Give back the exact lines spanning from the line with "Model this object" to the line with "const DIMPLE_WIDTH_DEG = 13;", with both of those lines included and no others.

_Material to process_
··········

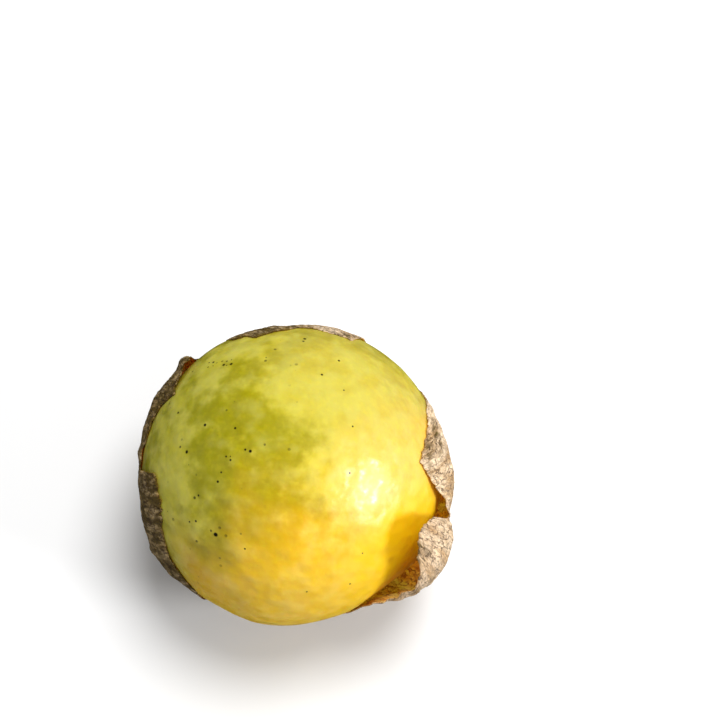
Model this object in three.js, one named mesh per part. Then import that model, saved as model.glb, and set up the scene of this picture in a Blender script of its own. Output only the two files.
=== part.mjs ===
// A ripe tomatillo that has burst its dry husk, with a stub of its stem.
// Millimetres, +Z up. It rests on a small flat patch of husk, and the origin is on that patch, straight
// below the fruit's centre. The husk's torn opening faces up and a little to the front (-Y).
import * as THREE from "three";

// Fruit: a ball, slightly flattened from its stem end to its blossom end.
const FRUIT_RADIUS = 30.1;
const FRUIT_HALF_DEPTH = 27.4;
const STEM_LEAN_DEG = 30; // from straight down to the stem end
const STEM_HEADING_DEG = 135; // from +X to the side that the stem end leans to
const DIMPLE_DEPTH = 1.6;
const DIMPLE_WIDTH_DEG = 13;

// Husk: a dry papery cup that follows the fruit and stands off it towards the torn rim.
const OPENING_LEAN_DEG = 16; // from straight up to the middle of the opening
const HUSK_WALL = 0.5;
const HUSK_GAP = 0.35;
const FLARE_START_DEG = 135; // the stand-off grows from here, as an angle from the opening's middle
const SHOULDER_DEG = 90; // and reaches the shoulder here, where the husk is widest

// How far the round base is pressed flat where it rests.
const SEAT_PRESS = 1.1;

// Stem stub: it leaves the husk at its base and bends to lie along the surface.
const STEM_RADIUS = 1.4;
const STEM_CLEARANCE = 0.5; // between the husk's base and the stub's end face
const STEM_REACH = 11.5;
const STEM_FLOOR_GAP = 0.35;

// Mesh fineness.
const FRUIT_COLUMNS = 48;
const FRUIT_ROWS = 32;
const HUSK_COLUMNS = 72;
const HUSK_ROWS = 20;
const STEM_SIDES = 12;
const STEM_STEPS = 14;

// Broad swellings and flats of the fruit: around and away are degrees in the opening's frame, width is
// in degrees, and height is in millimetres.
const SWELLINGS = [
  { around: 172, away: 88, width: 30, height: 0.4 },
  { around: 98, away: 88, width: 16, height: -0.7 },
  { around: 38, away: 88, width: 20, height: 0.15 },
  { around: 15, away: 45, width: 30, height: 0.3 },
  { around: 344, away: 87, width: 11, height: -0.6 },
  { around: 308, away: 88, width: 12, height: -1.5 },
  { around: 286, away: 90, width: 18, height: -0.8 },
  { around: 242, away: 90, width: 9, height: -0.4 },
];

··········

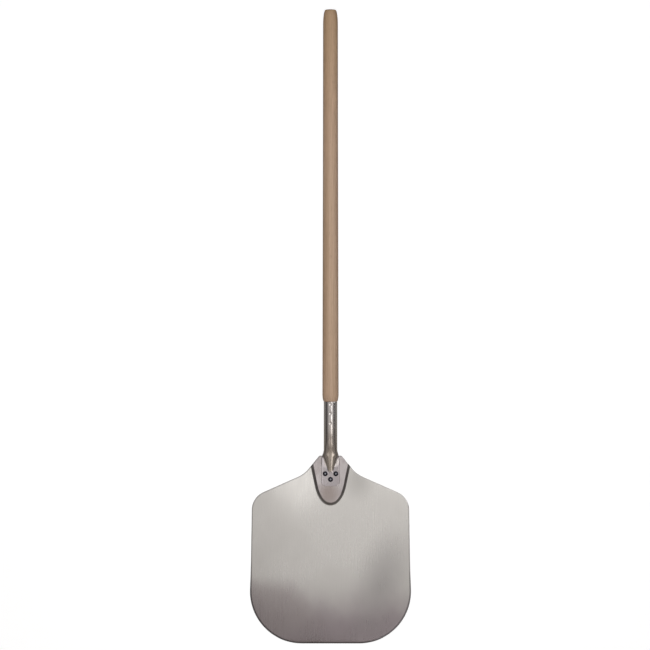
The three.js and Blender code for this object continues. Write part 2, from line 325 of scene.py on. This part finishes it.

··········

_Answer to this problem_
Model this object in three.js, one named mesh per part. Then import that model, saved as model.glb, and set up the scene of this picture in a Blender script of its own. Output only the two files.
=== part.mjs ===
// A ripe tomatillo that has burst its dry husk, with a stub of its stem.
// Millimetres, +Z up. It rests on a small flat patch of husk, and the origin is on that patch, straight
// below the fruit's centre. The husk's torn opening faces up and a little to the front (-Y).
import * as THREE from "three";

// Fruit: a ball, slightly flattened from its stem end to its blossom end.
const FRUIT_RADIUS = 30.1;
const FRUIT_HALF_DEPTH = 27.4;
const STEM_LEAN_DEG = 30; // from straight down to the stem end
const STEM_HEADING_DEG = 135; // from +X to the side that the stem end leans to
const DIMPLE_DEPTH = 1.6;
const DIMPLE_WIDTH_DEG = 13;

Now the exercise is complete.